▶ What needs to be done
Write out exactly the lines from the line with "return sleeve.cut(Part.makeCylinder(BEAD_HOLE /" through the line with "bpy.data.objects.remove(obj)", both ends included, and no other line.
* * * *
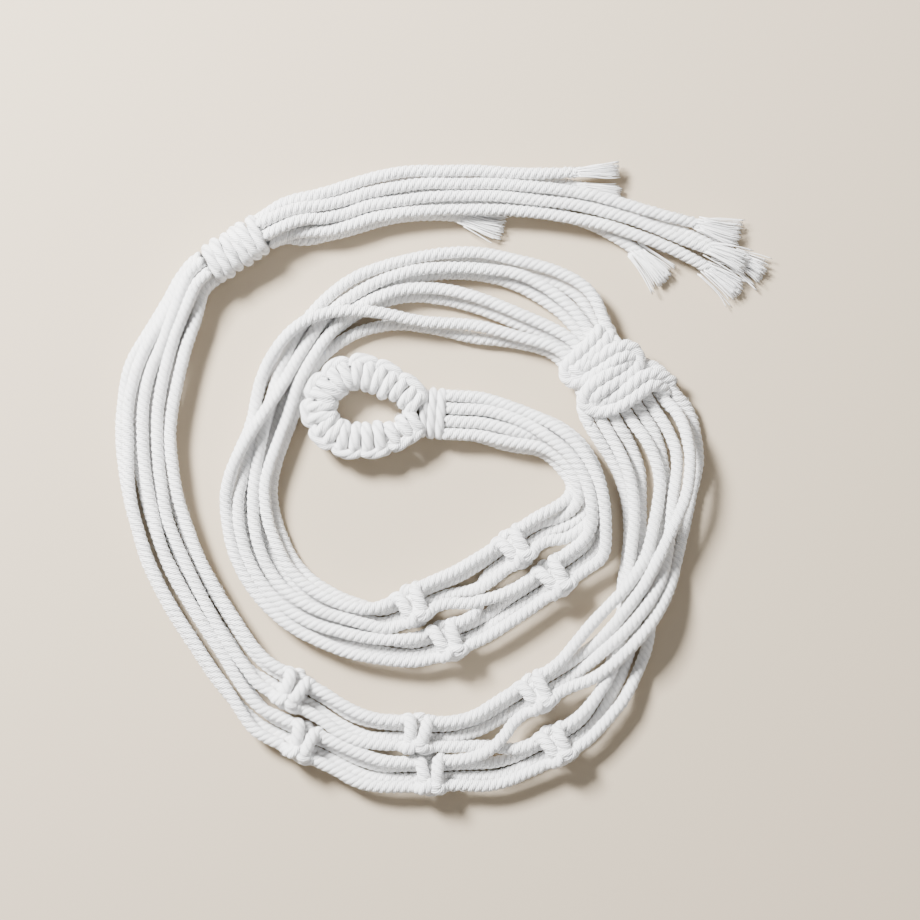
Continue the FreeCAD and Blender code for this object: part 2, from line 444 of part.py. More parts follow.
def loop_path():
    """Middle line of the loop from the neck wrap round the eye and back to the neck wrap."""
    first, last = (at(NECK, -NECK_LENGTH / 2, *leg) for leg in LOOP_LEGS)
    return [first] + between(LOOP_LINE) + [last]


def loop_core():
    """The bundle inside the hanging loop."""
    solid, length, radii = tube(loop_path(), LOOP_CORE)
    print("loop_core: %.0f mm, radii %.1f to %.0f" % (length, min(radii), max(radii)))
    return solid


def halfway_normal(before, here, after):
    """Normal of the plane that halves the corner between two runs of the loop."""
    return ((here - before).normalize() + (after - here).normalize()).normalize()


def other_leg_side(first_leg):
    """Half-space past the neck wrap's middle plane, where the other leg's wrap lies."""
    edge = -60 + BEAD_GAP / 2 if first_leg else -BEAD_GAP / 2
    return put(Part.makeBox(80, 60, 30, FreeCAD.Vector(-80, edge, -5)), NECK)


def loop_knot(number):
    """One wrap of the loop: a barrel sleeve cut along the planes halfway to its neighbours."""
    before, start, end, after = loop_path()[number - 1:number + 3]
    run = end - start
    reach = FreeCAD.Vector(run).normalize() * BEAD_DIAMETER / 2
    length = run.Length + BEAD_DIAMETER
    sleeve = Part.makeCylinder(BEAD_DIAMETER / 2, length, start - reach, run)
    for corner, outward in ((start, -halfway_normal(before, start, end)),
                            (end, halfway_normal(start, end, after))):
        outward.z = 0
        outside = Part.makeBox(60, 60, 30, FreeCAD.Vector(-30, -30, 0))
        outside.Placement = FreeCAD.Placement(
            corner - outward * (BEAD_GAP / 2), FreeCAD.Rotation(FreeCAD.Vector(0, 0, 1), outward))
        sleeve = sleeve.cut(outside)
    if number in (1, len(LOOP_LINE) - 1):
        sleeve = sleeve.cut(other_leg_side(number == 1))
    return sleeve.cut(Part.makeCylinder(BEAD_HOLE / 2, length, start - reach, run))


save(put(binding(NECK_LENGTH, NECK_WIDTH, NECK_HEIGHT, 2.4, 3), NECK), "neck_wrap")
save(loop_core(), "loop_core")
for number in range(1, len(LOOP_LINE)):
    save(loop_knot(number), "loop_knot_%02d" % number)
for name, place in SQUARE_KNOTS.items():
    save(put(square_knot(), place), "square_knot_" + name)
save(put(gathering_knot(), GATHER), "gathering_knot")
save(put(binding(WRAP_LENGTH, WRAP_WIDTH, WRAP_HEIGHT, 3.6, 6), WRAP), "bottom_wrap")
for cord in NECK_TO_KNOT_1:
    cord_solids("upper_cord_" + cord, upper_stretches(cord))
for cord in TASSEL:
    cord_solids("lower_cord_" + cord, lower_stretches(cord))
for cord in TASSEL:
    cord_solids("tail_cord_" + cord, tail_stretches(cord))
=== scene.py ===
import math
import random

import bpy
import numpy as np
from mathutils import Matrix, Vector


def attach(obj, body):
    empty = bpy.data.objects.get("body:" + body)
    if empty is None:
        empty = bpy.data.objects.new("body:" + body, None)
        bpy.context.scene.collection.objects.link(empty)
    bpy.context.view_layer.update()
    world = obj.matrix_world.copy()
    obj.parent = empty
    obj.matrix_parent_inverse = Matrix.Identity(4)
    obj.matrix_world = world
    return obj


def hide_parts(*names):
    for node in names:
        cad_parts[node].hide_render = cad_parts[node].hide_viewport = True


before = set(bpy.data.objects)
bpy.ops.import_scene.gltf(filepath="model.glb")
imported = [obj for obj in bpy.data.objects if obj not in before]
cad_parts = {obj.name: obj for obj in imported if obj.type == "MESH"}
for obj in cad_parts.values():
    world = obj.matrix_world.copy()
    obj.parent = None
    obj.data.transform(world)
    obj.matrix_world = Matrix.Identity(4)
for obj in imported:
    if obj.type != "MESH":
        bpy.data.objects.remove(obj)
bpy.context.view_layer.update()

# Two-tier macrame plant hanger. The tables are in millimetres and are scaled to metres where a
# route is made. Sizes and routes are those of the CAD part.
MM = 0.001
CORD = 5.0
LOW, HIGH, TOP = 2.7, 7.9, 13.1
LEAD = 6.0
KNOT_LENGTH, GATHER_LENGTH = 13.0, 26.0
NECK_LENGTH, WRAP_LENGTH = 8.4, 26.0
LOOP_CORE = 7.0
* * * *
▶ Right answer
    return sleeve.cut(Part.makeCylinder(BEAD_HOLE / 2, length, start - reach, run))


save(put(binding(NECK_LENGTH, NECK_WIDTH, NECK_HEIGHT, 2.4, 3), NECK), "neck_wrap")
save(loop_core(), "loop_core")
for number in range(1, len(LOOP_LINE)):
    save(loop_knot(number), "loop_knot_%02d" % number)
for name, place in SQUARE_KNOTS.items():
    save(put(square_knot(), place), "square_knot_" + name)
save(put(gathering_knot(), GATHER), "gathering_knot")
save(put(binding(WRAP_LENGTH, WRAP_WIDTH, WRAP_HEIGHT, 3.6, 6), WRAP), "bottom_wrap")
for cord in NECK_TO_KNOT_1:
    cord_solids("upper_cord_" + cord, upper_stretches(cord))
for cord in TASSEL:
    cord_solids("lower_cord_" + cord, lower_stretches(cord))
for cord in TASSEL:
    cord_solids("tail_cord_" + cord, tail_stretches(cord))
=== scene.py ===
import math
import random

import bpy
import numpy as np
from mathutils import Matrix, Vector


def attach(obj, body):
    empty = bpy.data.objects.get("body:" + body)
    if empty is None:
        empty = bpy.data.objects.new("body:" + body, None)
        bpy.context.scene.collection.objects.link(empty)
    bpy.context.view_layer.update()
    world = obj.matrix_world.copy()
    obj.parent = empty
    obj.matrix_parent_inverse = Matrix.Identity(4)
    obj.matrix_world = world
    return obj


def hide_parts(*names):
    for node in names:
        cad_parts[node].hide_render = cad_parts[node].hide_viewport = True


before = set(bpy.data.objects)
bpy.ops.import_scene.gltf(filepath="model.glb")
imported = [obj for obj in bpy.data.objects if obj not in before]
cad_parts = {obj.name: obj for obj in imported if obj.type == "MESH"}
for obj in cad_parts.values():
    world = obj.matrix_world.copy()
    obj.parent = None
    obj.data.transform(world)
    obj.matrix_world = Matrix.Identity(4)
for obj in imported:
    if obj.type != "MESH":
        bpy.data.objects.remove(obj)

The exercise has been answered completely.